I think a Sankey diagram would work well here, but I’ve never successfully built one before.

# building dataframes to help construct the Sankey diagram
nodes <- data %>%
  count(Country, sort = T) %>%
  mutate(node = seq(0, n_distinct(Country) - 1)) # this basically numbers each row 0 to 7

targets <- data %>%
  count(Brand, sort=T) %>%
  mutate(node = seq(n_distinct(data$Country), n_distinct(data$Country) + n_distinct(Brand) - 1)) # numbers rows 8 to 25

links <- data %>%
  select(Country, Brand) %>%
  left_join(nodes, by = "Country") %>%
  left_join(targets, by = "Brand") %>%
  select(source = node.x, target = node.y ) %>%
  mutate(value = 1) %>%
  arrange(source)

names <- data.frame(node = seq(0, n_distinct(data$Country) + n_distinct(data$Brand) - 1)) %>%
  left_join(nodes, by = "node") %>%
  select(node, Country) %>%
  left_join(targets, by = "node") %>%
  mutate(name = if_else(is.na(Country),Brand,Country)) %>%
  select(node, name) 

# create sankey chart using NetworkD3
sankeyNetwork(Links = links, Nodes = names, Source = "source",
              Target = "target", Value = "value", NodeID = "name",
              colourScale = JS("d3.scaleOrdinal(d3.schemeCategory20);"),
              fontSize = 12, fontFamily = my_font, nodeWidth = 50, nodePadding	= 2)

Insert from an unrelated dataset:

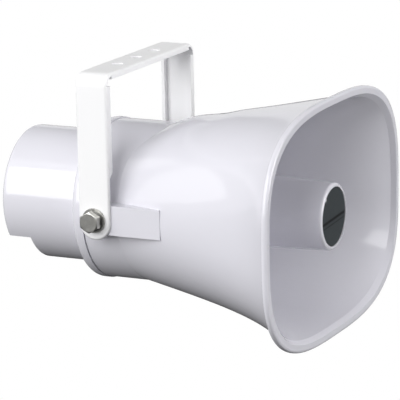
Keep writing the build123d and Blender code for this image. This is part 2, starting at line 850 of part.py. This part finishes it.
def bracket():
    """U of folded sheet with turned edges, three fixing holes and two pivot holes."""
    outer = bracket_outline(0, bracket_bend_radius)
    inner = bracket_outline(bracket_sheet, bracket_bend_radius - bracket_sheet)
    strap = extrude(Plane.YZ * (outer - inner), bracket_width / 2, both=True)
    body = strap & leg_side_view()
    for side_x in (-1, 1):
        body += top_flange(side_x)
        body += both_sides(leg_flange(side_x))
    long_edges = body.edges().filter_by(Axis.Y).group_by(Axis.Z)[-1]
    body = fillet(long_edges, flange_edge_radius)
    for i in range(fixing_hole_count):
        y = (i - (fixing_hole_count - 1) / 2) * fixing_hole_spacing
        body -= Pos(0, y, 0) * Cylinder(fixing_hole_radius, 2 * (bracket_sheet + overcut))
    pivot_hole = Cylinder(bolt_radius + pivot_clearance, 2 * bracket_half_span + overcut)
    body -= Pos(0, 0, -pivot_drop) * Rot(90, 0, 0) * pivot_hole
    return body


horn_pieces = {
    "bell": bell, "horn_base": horn_base, "throat_tube": throat_tube,
    "reflector": reflector, "badge_disc": badge_disc,
    "throat_gasket": throat_gasket, "driver_front_plate": driver_front_plate,
    "phase_plug": phase_plug, "diaphragm": diaphragm, "voice_coil": voice_coil,
    "magnet_top_plate": magnet_top_plate, "ring_magnet": ring_magnet,
    "pole_yoke": pole_yoke, "driver_screws": driver_screws,
    "driver_terminal_strip": driver_terminal_strip,
    "transformer_core": transformer_core, "transformer_coil": transformer_coil,
    "transformer_frame": transformer_frame, "transformer_screws": transformer_screws,
    "terminal_block": terminal_block, "rear_cover": rear_cover,
    "cover_gasket": cover_gasket, "cover_screws": cover_screws,
    "gland_body": gland_body, "gland_seal": gland_seal, "gland_nut": gland_nut,
    "gland_lock_nut": gland_lock_nut,
}
paired_pieces = {
    "threaded_inserts": threaded_insert, "pivot_bolts": pivot_bolt,
    "spring_washers": spring_washer, "flat_washers": flat_washer,
}


def keep(name, shapes, drop):
    """Writes one node: the solids of its shapes, each lowered by drop."""
    solids = [Pos(0, 0, -drop) * solid for shape in shapes for solid in shape.solids()]
    whole = solids[0] if len(solids) == 1 else Compound(solids)
    export_step(whole, "parts/" + name + ".step")


os.makedirs("parts", exist_ok=True)
keep("bracket", [bracket()], 0)
for name, make in horn_pieces.items():
    made = make()
    keep(name, made if isinstance(made, list) else [made], pivot_drop)
for name, make in paired_pieces.items():
    one = make()
    keep(name, [one, mirror(one, Plane.XZ)], pivot_drop)
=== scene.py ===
"""Looks of a white re-entrant horn loudspeaker on its folded bracket. Metres, +Z up."""

import json
import math

import bpy
from mathutils import Matrix, Vector


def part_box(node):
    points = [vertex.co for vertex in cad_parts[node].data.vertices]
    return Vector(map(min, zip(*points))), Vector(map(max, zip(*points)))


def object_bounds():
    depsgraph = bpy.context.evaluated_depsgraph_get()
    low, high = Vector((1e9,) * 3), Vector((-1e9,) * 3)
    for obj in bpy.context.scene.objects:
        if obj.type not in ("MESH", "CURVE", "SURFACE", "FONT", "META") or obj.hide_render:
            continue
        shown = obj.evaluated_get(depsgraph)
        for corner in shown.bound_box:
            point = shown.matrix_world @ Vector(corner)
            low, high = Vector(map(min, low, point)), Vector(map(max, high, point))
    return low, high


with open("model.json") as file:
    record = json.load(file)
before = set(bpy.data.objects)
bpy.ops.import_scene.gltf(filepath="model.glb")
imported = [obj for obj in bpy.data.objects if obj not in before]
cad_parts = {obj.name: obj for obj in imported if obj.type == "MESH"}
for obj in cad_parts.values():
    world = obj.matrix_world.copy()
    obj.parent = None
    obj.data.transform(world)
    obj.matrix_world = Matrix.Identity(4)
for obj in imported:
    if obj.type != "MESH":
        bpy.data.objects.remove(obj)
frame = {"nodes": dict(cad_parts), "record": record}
cad_low, cad_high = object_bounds()

# Camera, fitted to the photograph: degrees, metres, and millimetres for lens and sensor
VIEW_AZIMUTH = 25.88
VIEW_ELEVATION = 13.35
VIEW_ROLL = -1.16
VIEW_DISTANCE = 1.54
VIEW_TARGET = Vector((0.04009, 0.0, -0.08346))
LENS = 234.4
SENSOR = 36.0
CLIP_START = 0.05
CLIP_END = 50.0

# Studio
FLOOR_DROP = 0.30               # floor below the lowest point of the horn
FLOOR_SIZE = 12.0
FLOOR_GREY = 0.07
SKY_ABOVE = 0.24                # brightness straight up, level and straight down
SKY_LEVEL = 0.40
SKY_BELOW = 0.02
LIT_POINT = Vector((0.02, 0, -0.09))    # faced by every softbox

# Lines on the badge, their heights and half widths as shares of its radius
LINE_HEIGHT = -0.08
LINE_HALF = 0.045
HAIRLINE_HEIGHT = -0.24
HAIRLINE_HALF = 0.014
LINE_TILT = 3.0                 # degrees, higher on the far side
LINE_COLOUR = (0.012, 0.012, 0.014)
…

I’m glad I put the extra effort into learning how to create this chart. I definitely learned a lot!

I think the simple Sankey diagram above does a very nice job of clearly visualizing the distribution of winners by country and brand. We clearly see that most of the winners were from France, the UK, and Belgium. We also see that products from Louis Vuitton, Omega, Carl F Bucherer, and Bovet were among the more popular brands offered as prizes. Additionally, brands that were offered more than once were distributed equally among France and the UK, with the exception of Louis Vuitton, which was distributed among France, the UK, and Belgium.